If we simply take it that this is what Steiner believed based on his research, we can ask quesitons from there (remembering, or course, that "there" is our holding of Steiner's mental pictures, not our sharing of them)....
Based on an overall view of the variety of knowings and experiencings that Steiner allotted to pre-birth souls, I think we can safely make some guesses:
pre-birth people can expect very specific encounters.
pre-birth people can preview very specific encounters from both outside and inside (this is based on descriptions in which Steiner might say a pre-birth person wanted to encoutner X to go through such and such a type of experience)
pre-birth people will sometimes plan for specific type experiences; these planned experiences do not seem to be limited to only positive encounters.
a pre-birth person can know details about the behaviors and tendencies of the people who will raise it. We have no reason to think that physical abuse is on a list of things kept from a pre-bith persons sight.
Based on Steiner's interpretation of his research experiences, we have reason to think that a pre-birh person can know very specific details of encounters with evil it will go through.
Of the billions and billions of souls who have chosen physically abusive households in which to incarnate, it is reasonable to speculate that some of these pre-births "knew" exactly the nature of the early poundings they would take....
let me comment on what I've written above: I used to work with anthroposophy in something like the manner I've just written up. I would take mental pictures given to me from Steiner. I'd then work them and shape them in my own mind, relating them to other Steiner mental pictures and relating them to other gulp mental pictures)...I would have a bunches of mental pictures about things like "pre-birth" experiences, "etheric body stuff", "early history of mankind stuff"...and on and on....
This kind of thinking can lead me to the conclusion that it might be very true that some pre-birth souls have a detailed knowing that they will be physically abused at a young age and that some pre-birth souls will not have such a knowing.
The question I ask is why am I choosing to "know" about this? What is underneath my interest to know this? And what does it mean that I "know" that a pre-birth person might know that it will be abused by a caretaker at a young age. Does this type of "knowledge" utimately answer my question. I found that for me this type of answer was like a bandaid. It could be highly interesting for my mind. I could be highly helpful to my heart; it helped me find meaning about things that seemed unknowable. But I grew to question the nature of that "meaning". What does it really mean when anthroposophists know things about pre-birth experiences? Every spiritual community has their own set of mental pictures associated with what happens before and after birth and they find these mental pictures to be meaningful. I have no beef to pick with whatever helps a person. In that sense, I applaud any mental activity that helps a person relieve the existential stress of holding questions about the violence and terror of living in a body.
I agree with Joel when he says:
There basic error we make in considering the above question is to assume that our activities as we get ready for our next incarnation are made from a state of consciousness at all like our earthly consciousness.
I think it is important for anthroposophists to consider if Steiner, in any way, encouraged such an error.

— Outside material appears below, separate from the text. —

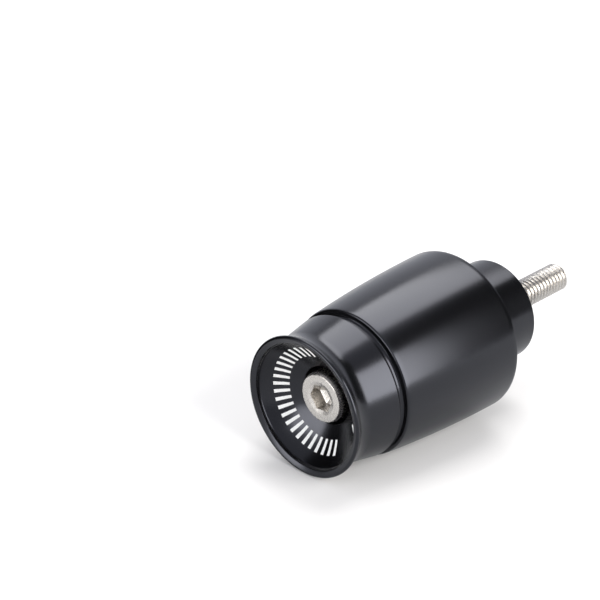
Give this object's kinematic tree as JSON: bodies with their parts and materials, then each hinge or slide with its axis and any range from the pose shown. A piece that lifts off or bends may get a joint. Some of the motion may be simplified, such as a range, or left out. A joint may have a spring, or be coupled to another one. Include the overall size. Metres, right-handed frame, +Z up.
{
  "type": "handlebar end weight",
  "caption": "Turned black weight for a handlebar end, with a dished cup, a grooved and tapered barrel, a spigot and a socket head screw through its axis.",
  "frame": {"origin": "centre of the spigot's end face, which sits against the end of the handlebar; the screw's threaded end starts there", "axes": "+X along the turned axis, out of the handlebar towards the cup; +Z up, with the axis level as on the motorbike"},
  "size_m": [0.0759, 0.0334, 0.0335],
  "materials": {
    "black_anodised": "black anodised, satin",
    "stainless": "bright, rolled thread"
  },
  "bodies": {
    "root": {"weight_body": "black_anodised", "cap_screw": "stainless"}
  },
  "joints": []
}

We might say strongly, "No, Steiner did everything he could to make sure that people did not form mental pictures that implied that the pre-birth experience was anything like the post-birth experience". But a healthy consideration of this question might also say, "The way Steiner somtimes taught and spoke about pre-birth experiences implies a state of consciousness very much like our own." Personally, I do notice that Steiner often described the "planning" and "knowing" of a pre-birth person to be the way that I plan and know.
The confusion around this type of anthroposophical topic seems to me to be inherent in the fact that you have people "taking on" mental pictures from somebody else and assigning truth value to them. Imagine what would happen if we found a lost lecture in which Steiner had said something like, "Under certain circumstances a soul preparing to incarnate will know exact details of its encounters with evil and will, in fact, freely choose to undergo such experiences."
All of a sudden anthroposophists would "know" something about pre-birth differently than if the newly discovered lecture said: "Under no circumstances does a pre-birth soul ever choose to freely undergo encounters with evil."
When we don't find a specific question explicated by Steiner, we try to fill in the gaps by thinking about the statements he did make. The "smart" anthroposophists are the ones who can remember and manipulate a wide variety of Steiner statements in creative matters. But even the "smartest" of these anthroposophists will immediately modify whatever they are "thinking" if a lost lecture gives a new factual statement.
This is not an answer to your question, untop, and might not even relate to it in a way that you find all that meaningful. This response is where I had to go to even begin addressing your very important question about reincarnation and choice: you asked:
if we reincarnate, if we come back and back and back to this place, does it follow that we choose our life circumstances before we come?
any answer coming from somebody who does not explicity study reincarnation from his or her own direct experience, can be useful but only in terms of creative rearrangments of Steiner's mental pictures. Even IF you are talking to somebody who says that they can directly experience and study a wide range of reincarnationg souls, you will be needing to keep in mind the model through which they interpret their experience. I am grateful that Steiner would often emphasis that interpretation still affects spiritual perception as well (he was post-modern in the sense that he never claimed a type of "knowing" that was unaffected by filtering)....
Some systems would answer your question "no, there is no choice; it is done for you"....For those people who work under that system,they will creatively answer questions about evil from those mental pictures. Steiner seems to say a LOUD "Yes" to your question.
You end your thoughtful post with;
but shouldn't we do what we can?
In a way the pain (for me) that helps inspire this question is the starting point. It so often seems that in the face of so much violence and pain we are doing much less than we can.
If we really are love, then why aren't we showing ourselves more often?
I find that if I start with a question about reincarnation and really look at the mental pictures I am using to ask it, I can find the question within the question...and so on and so on.....until I have located THE questions in which my own mental pictures will guide me to direct experience. I don't speak against reading spiritual teachings about "etheric" and "astral" and "midnight hours"...but I encourage (in myself first) digging into the fresh soil of our concern. The last paragraphs of your post put me in touch with that soil in myself.